De Waal and Gall choose to avoid analysis of some fascinating aspects of Tucker's experience, including her years as a black-face performer, and her concerns about being a Jewish performer singing about her Jewish mother in 1930's America and Europe. I was left wondering, as well, whether Tucker's onstage effect as a Red Hot Mama, with her suggestive songs and steamy jokes, was exclusively tongue in cheek or not. In this show, Tucker repeats often that her goals included money and fame, and making people laugh, but she never explains how she came up with her sexy content, or how her adoring fans responded to this aspect of her shows.

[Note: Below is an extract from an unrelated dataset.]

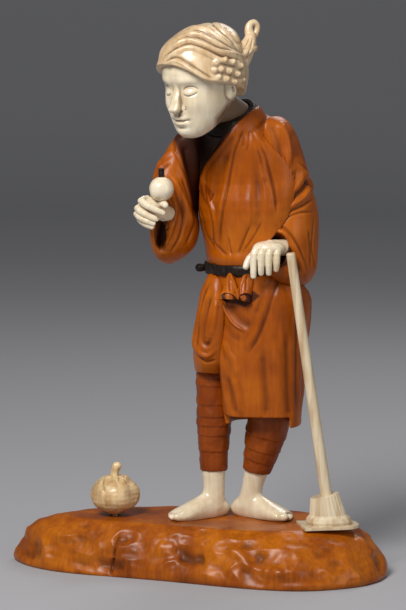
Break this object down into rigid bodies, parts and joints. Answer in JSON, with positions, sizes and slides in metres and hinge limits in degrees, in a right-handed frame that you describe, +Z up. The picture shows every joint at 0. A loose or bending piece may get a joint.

Well-explored are Tucker's life as a self-made woman in a man's world, and the loneliness she faced as a result. “The only orchids and diamonds I got are the ones I bought myself.” While most of the songs are full of gags, Gall makes something wonderful of the yearning in Gershwin's The Man I Love and My Yiddishe Momme. In this aspect of the show, the songs and the story contribute well to one another.


Gall does not imitate Sophie Tucker's singing style or Tucker's deliciously dignified delivery. She interprets the material with her full range of skills, from a rough belt, to her sparkling opera-powered high notes, to sweet cooing and crooning.


By the way, Milliner Wendy Gall gets the credit for Sophie Tucker's fabulous hat.



A Few More Fringe Notes:


Improv is a huge component of the Fringe. Outside Chance features several of Winnipeg's best young actors, improvising a musical on their feet. There are other musical improv groups plus solo artists and groups with many themes. Improvised Dungeons and Dragons plays to sold out houses.


Folk Lordz!' promotional material suggests that it offers a theme of improvised folklore and folk tales. In each show, the duo offers three narratives. The night I went, only one was in folktale style, and it was beautifully acted and told – a faux “Cree origin myth” in honour of actor Todd Houseman's heritage. There were jokes, of course, but well integrated into the story. Vivid images were conjured up of animals who searched for food in the dark and cold, a terrifying windigo, and a brilliant reawakening of light and growth. Ben Gorodetsky's Russian heritage brings the actors to their nightly Chekhov parody. After my Chekhov immersion experience in this year's master playwright festival, I can say this improvised play was accurately depressed, pointless and passionate, and therefore very funny. In response to Gorodetsky's manic character, Houseman's dignified gravitas impressed me – I hope I get to see him in a scripted play some day. For me, their third story, a buddy cop movie, was a write-off. Two out of three ain't bad.


The Fringe offers many opportunies to see local teens, well-trained and full of energy, explore all aspects of production. Writing, directing, acting, and technical work are all carried out by teens in shows including Runaway, In Wonderland, Taxidermy 2 and Much Ado About Nothing – I've heard lots of enthusiastic response to that one.


It's great to budget time for Market Square as well. Performers bounce up to you to entice you to their shows; play-goers compare notes with people they've never met before. The outdoor stage is busy all day. I heard the star of Play Piano Play (not highly recommended – flashy piano stylings are accompanied by deliberately corny jokes: “I just got back from an engagement in Las Vegas. Unfortunately, she changed her mind.”) I caught a little of an intriguing spoken word performance. The food is fun, with unabashed junk food side by side with healthy food truck fare. There are craft stalls and varied activities for kids.


And everywhere you go at the Fringe, there are masses of hard-working, happy volunteers. Many thanks to them all!